324: Bewcastle

OS Explorer map 324, Liddesdale & Kershope Forest: Newcastleton & Canonbie – I do not own this map, and have never visited it before starting this blog. Visited for this post 2nd January 2018.

Apologies for it having been a while since the last post; I’ve been to about eight map areas since then that I haven’t posted about yet so am rather behind. Term has started now so I won’t be going anywhere new for a while and will endeavour to catch up reasonably quickly, but I imagine that will happen slowly over the next few weeks.

Anyway, this post continues directly on from the last one, with my parents and I in the car on the way to our B&B to stay the night before finishing our journey home from Harris. Our B&B was in Catlowdy and nothing particularly noticeable happened on the way there. Upon arrival we discovered that for some reason the Dearest Progenitors had been given a room that was actually two rooms and so could sleep four, and I a separate double bedroom.

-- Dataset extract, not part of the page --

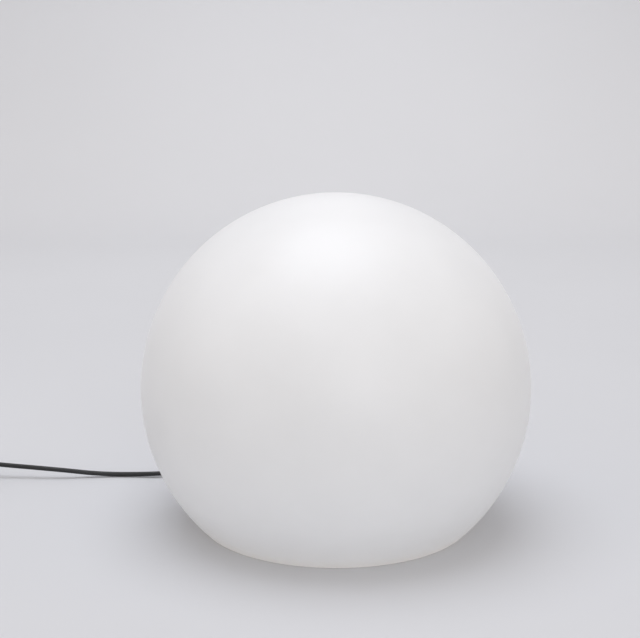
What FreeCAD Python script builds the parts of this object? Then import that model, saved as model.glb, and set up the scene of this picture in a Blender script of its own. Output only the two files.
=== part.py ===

There was also a lovely fluffy cat!

I soon went off to my bedroom and wrote the previous blog post before going to sleep.

The next day, we had one thing to do other than go home – I had not chosen this B&B for nothing, [1] but rather because it’s close to the Bewcastle Cross, which I wanted to see! After breakfast, as is conventional in a B&B I suppose, we departed and made our way to Bewcastle.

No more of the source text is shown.